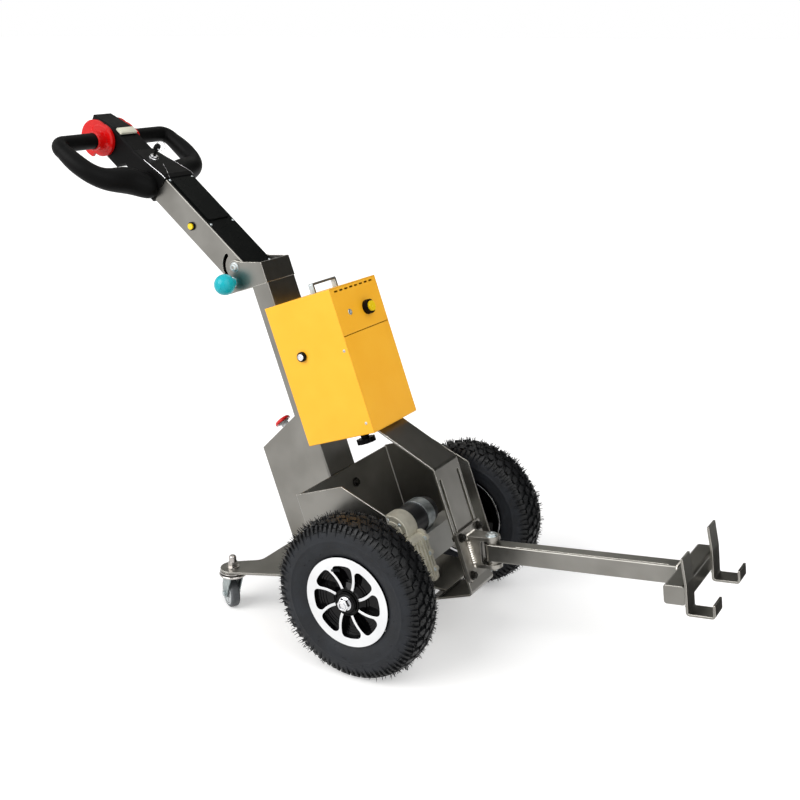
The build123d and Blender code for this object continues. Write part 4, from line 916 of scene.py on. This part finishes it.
# %% Transaxle details
MOTOR_X, MOTOR_Z = -4.0, 77.3
FLANGE_Y, BELL_Y, SHELL_Y, STUD_Y = -30, -80, -30, 93
FLANGE_SCREWS = [(x, z) for x in (-60, 60) for z in (40, 0, -44)]
BOSS = ((7.5, 0), (7.5, 10.5), (6.6, 11.4), (0, 11.4))
bell = facing_to((0, -1, 0), MOTOR_X, BELL_Y, MOTOR_Z)
turned("gearbox_bosses", cast, "cast_alloy",
       *[(facing_to((0, -1, 0), x, FLANGE_Y, z), 24, BOSS) for x, z in FLANGE_SCREWS],
       (bell, 72, ((46.2, -2), (46.2, 1), (45, 2.2), (40, 2.2), (38.8, 1), (31, 0.8), (30, 2.6), (22, 3.4),
                   (21, 2), (15, 2), (14, 5.5), (0, 5.5))))
bm = bmesh.new()
for x, z in FLANGE_SCREWS:
    hexagon_bolt(bm, facing_to((0, -1, 0), x, FLANGE_Y - BOSS[-1][1], z), 8, 4.6)
hexagon_bolt(bm, facing_to((0, -1, 0), MOTOR_X, BELL_Y - 5.5, MOTOR_Z), 10, 5)
for angle in (30, 90, 150):
    x, z = around(35, angle)
    dome_screw(bm, facing_to((0, -1, 0), MOTOR_X + x, BELL_Y - 0.8, MOTOR_Z + z), 0.9)
piece("gearbox_screws", bm, zinc, "zinc_steel")

# %% Motor details
shell = facing_to((0, 1, 0), MOTOR_X, SHELL_Y, MOTOR_Z)
turned("motor_rolled_beads", motor_enamel, "motor_black",
       (shell, 72, ((42, 1), (43.2, 1.6), (43.6, 3), (43.2, 4.4), (42, 5))),
       (shell, 72, ((37, 97), (38.6, 97.6), (39.2, 100), (38.6, 102.4), (37, 103))),
       (shell, 64, ((36.9, 121.4), (34, 124), (18, 125.6), (17, 128), (12, 130.5), (0, 131))))
bm = bmesh.new()
for z in (-20, 20):
    stud = facing_to((0, 1, 0), MOTOR_X + 14, STUD_Y, MOTOR_Z + z)
    turn(bm, ((7.4, -1), (7.4, 1.2), (3.2, 1.2), (3.2, 9), (0, 9)), stud, 24)
    turn(bm, ((5.4, 1.2), (5.4, 5.2), (4.8, 5.8), (3.2, 5.8)), stud, 6)
piece("motor_studs", bm, copper, "zinc_steel")

# %% [markdown]
# ## Casters
#
# A pressed caster shows its bearing as two bright rings with a dark seal between, and its wheel is a
# grey tread on a ribbed nylon centre. The rings turn with the fork, the centre with the wheel.

# %% Caster details
CASTER_X, CASTER_Y, CASTER_TURN, TRAIL, WHEEL_HIGH = -451, 200, 31, 24, 40
SPOKES, SPOKE_RADIUS, FIRST_SPOKE = 8, 19, 10
for side, sign in (("left", 1), ("right", -1)):
    at = placed(axle.x + CASTER_X * MM, sign * CASTER_Y * MM, 0, -CASTER_TURN, "Z")
    fork, roller = ({"body": f"{side}_caster{end}", "at": at} for end in ("", "_roller"))
    bm = bmesh.new()
    for race in (((31, 102.6), (35.2, 103.4), (36.6, 105.2), (36.8, 107.6), (35.6, 109.2), (31, 109.6)),
                 ((26.2, 112.6), (33.6, 112.8), (34.8, 114), (34.2, 115.6), (32, 116.6), (26.2, 116.8))):
        turn(bm, race, steps=56)
    piece(f"{side}_caster_race", bm, bright_steel, "zinc_steel", **fork)
    bm = bmesh.new()
    turn(bm, ((26, 109.2), (33.8, 109.4), (34.2, 111), (33.8, 112.9), (26, 113)), steps=56)
    piece(f"{side}_caster_race_seal", bm, black_oxide, "zinc_steel", **fork)
    bm = bmesh.new()
    for face in (1, -1):
        turn(bm, ((27, -1), (26.8, 2.6), (25.4, 3.1), (24.2, 2.4), (23.4, 0.5), (14.5, 0.5), (13.8, 2.6),
                  (12, 2.9)), facing_to((0, face, 0), -TRAIL, face * 9.5, WHEEL_HIGH), 56)
        for index in range(SPOKES):
            angle = 360 / SPOKES * index + FIRST_SPOKE
            x, z = around(SPOKE_RADIUS, angle)
            bar(bm, (10.5, 3, 1.8), placed(x - TRAIL, face * 10.2, WHEEL_HIGH + z, -angle), 0.4, 1)
    piece(f"{side}_caster_wheel_centre", bm, grey_nylon, "caster_rubber", **roller)
    bm = bmesh.new()
    for face in (1, -1):
        wall = facing_to((0, face, 0), -TRAIL, face * 12.5, WHEEL_HIGH)
        turn(bm, ((28.4, -0.4), (28.8, 0.5), (30.2, 0.7), (31.6, 0.5), (32, -0.5)), wall, 56)
        turn(bm, ((33.2, -0.6), (33.5, 0.1), (34.1, 0.1), (34.4, -1)), wall, 56)
    piece(f"{side}_caster_sidewall_rings", bm, grey_nylon, "caster_rubber", **roller)

# %% [markdown]
# ## Lid, knob and stop button
#
# The red mushroom sits on a light collar and carries a raised ring to grip. The clamp knob has a
# moulding dimple at its pole, and the pivot's domed nut a shallow recess.

# %% Lid details
LID_SLOPE, LID_RUN = 24.69, 137
lid = placed(-345, 0, 355, -LID_SLOPE)
stop = lid @ placed(62, 0, 0)
gland = lid @ placed(LID_RUN / math.cos(math.radians(LID_SLOPE)) - 22, 0, 0)
turned("stop_collar", grey_nylon, "ivory_plastic",
       (stop, 48, ((19, -0.3), (19, 2), (17.8, 3), (11.5, 3.4), (10.8, 5), (10.6, 21), (15, 21.4),
                   (15.6, 22.4), (15, 24.2), (7.4, 24.2))))
turned("stop_knob_rings", red_abs, "red_plastic",
       (stop, 48, ((9, 32.6), (10, 33.7), (12.6, 33.9), (13.8, 32.7))),
       (stop, 48, ((22.4, 25.2), (23, 26), (23, 27.2), (22.3, 28))))
turned("gland_nut", black_moulding, "black_plastic",
       (gland, 6, ((12.6, -0.2), (12.6, 4), (11.8, 4.8), (9, 4.8))),
       (gland, 24, ((9.1, 8), (9.9, 8.6), (9.9, 13.2), (8.4, 15.2), (4.2, 15.6), (3.8, 13), (0, 13))))

# %% Clamp knob and pivot details
CLAMP_X, CLAMP_Z, PIVOT_X, PIVOT_Z = -262, 795, -242, 830
ball = facing_to((0, -1, 0), CLAMP_X, -94.5, CLAMP_Z)
turned("clamp_knob_rim", turquoise_abs, "turquoise_plastic",
       (ball, 36, ((8.6, 25), (8.8, 26), (7.8, 26.5), (6.6, 26.3), (5.6, 25.6), (0, 25.2))),
       (ball, 64, ((24.6, -12), (25.4, -11), (26.4, -7.4), (26.9, -4), (27.3, -2), (27.2, -0.6),
                   (26.6, 0.4))))
turned("clamp_knob_washer", zinc, "zinc_steel",
       (facing_to((0, 1, 0), CLAMP_X, -46.6, CLAMP_Z), 40,
        ((9.4, -8), (11.4, -8), (12.4, -8.4), (13.4, -11), (13.4, -13), (11, -13.6))))
PIVOT_CAP = ((13, -7.2), (13, -5.8), (9.7, -5.4), (9.7, -1.2), (8.4, 0.5), (4.4, 0.9), (3.8, -0.6), (0, -0.6))
turned("tiller_pivot_caps", zinc, "chrome_steel",
       *[(facing_to((0, sign, 0), PIVOT_X, sign * 66.5, PIVOT_Z), 36, PIVOT_CAP) for sign in (-1, 1)])

# %% [markdown]
# ## The tiller's head
#
# The handle's mouth has a bright trim along its edge. The key hangs on a wire ring, the rocker has a
# stepped face, and two small keys and a warning lamp sit at the top of the black cover.

# %% Handle trim and key
NECK_SLOPE = math.atan2(28, 122)
NECK_FROM, KEY_Z = 318, 394
on_tiller = {"body": "tiller", "at": tiller_at}
bm = bmesh.new()
near_edge = ((27.2, -55.2, 305), (27.2, -55.2, NECK_FROM), (18.7, -50.2, 356), (10.2, -45.1, 394))
wire(bm, near_edge, (0.9, 0.9, 0.9, 0.6))
wire(bm, [(x, -y, z) for x, y, z in near_edge], 0.45)
wire(bm, curve(((28.6, -40, 305.4), (27.2, -27, 327), (19.6, -6, 362)), 4), 0.75, 6)
piece("sleeve_trim", bm, chrome, "chrome_steel", **on_tiller)
key = placed(29 - (KEY_Z - NECK_FROM) * math.tan(NECK_SLOPE), -8, KEY_Z, -math.degrees(NECK_SLOPE))
ring = [around(12.5, 30 * step) for step in range(13)]
bm = bmesh.new()
turn(bm, ((13.2, -0.5), (13.2, 1.8), (12.4, 2.6), (11.2, 2.8), (11, 7.4), (9.6, 8.6), (5.4, 8.8), (4.6, 7.6),
          (0, 7.6)), key @ facing_to((1, 0, 0)), 40)
wire(bm, [(x + 40, -1.5, z - 8) for x, z in ring], 0.95, 8, key @ placed(0, 0, 0, 38, "X"))
bar(bm, (15, 6.4, 1.8), key @ placed(14.5, 0, 0), 0.5, 1)
piece("key_barrel_and_ring", bm, chrome, "chrome_steel", **on_tiller)

# %% Rocker switch details
bm = bmesh.new()
bar(bm, (2, 51, 13), placed(9.2, -4, 510), 0.8)
piece("rocker_step", bm, ivory_abs, "ivory_plastic", **on_tiller)
bm = bmesh.new()
for z in (498.6, 521.4):
    bar(bm, (3, 64, 2.4), placed(1.6, -4, z), 0.7)
for y in (-35.2, 27.2):
    bar(bm, (3, 1.6, 24), placed(1.6, y, 510), 0.7)
piece("rocker_frame", bm, black_moulding, "black_plastic", **on_tiller)

# %% Keys, lamp and screws of the cover
COVER_TOP = 27
bm = bmesh.new()
for y, z in ((-13, 275), (5, 266)):
    bar(bm, (3, 11, 7), placed(COVER_TOP + 0.6, y, z), 0.9)
piece("cover_keys", bm, ivory_abs, "ivory_plastic", **on_tiller)
lamp = facing_to((1, 0, 0), COVER_TOP, 14, 283)
turned("cover_lamp", red_abs, "red_plastic",
       (lamp, 24, ((3.6, 0), (3.6, 1.6), (2.6, 3.2), (1.2, 3.9), (0, 4))), **on_tiller)
bm = bmesh.new()
turn(bm, ((3.7, 0.9), (4.6, 1.1), (5.2, 0.5), (5.2, -0.2)), lamp, 24)
for z in (297, 128, -22):
    for y in (-44, 44):
        dome_screw(bm, facing_to((1, 0, 0), COVER_TOP, y, z), SMALL)
piece("cover_screws", bm, zinc, "zinc_steel", **on_tiller)
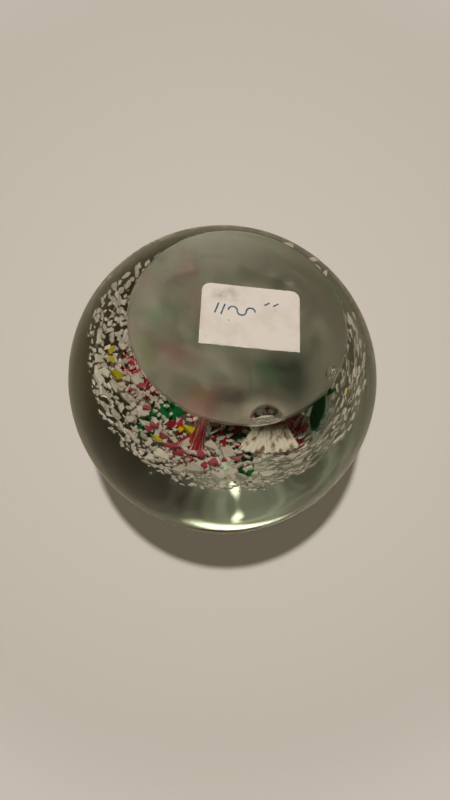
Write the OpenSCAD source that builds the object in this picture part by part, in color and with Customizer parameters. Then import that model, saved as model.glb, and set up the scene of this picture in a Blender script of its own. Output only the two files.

:::

To do — Using the listing above, pull out all lines that hold the word "part".

Answer to the task —
The build123d and Blender code for this object continues. Write part 4, from line 916 of scene.py on. This part finishes it.
Write the OpenSCAD source that builds the object in this picture part by part, in color and with Customizer parameters. Then import that model, saved as model.glb, and set up the scene of this picture in a Blender script of its own. Output only the two files.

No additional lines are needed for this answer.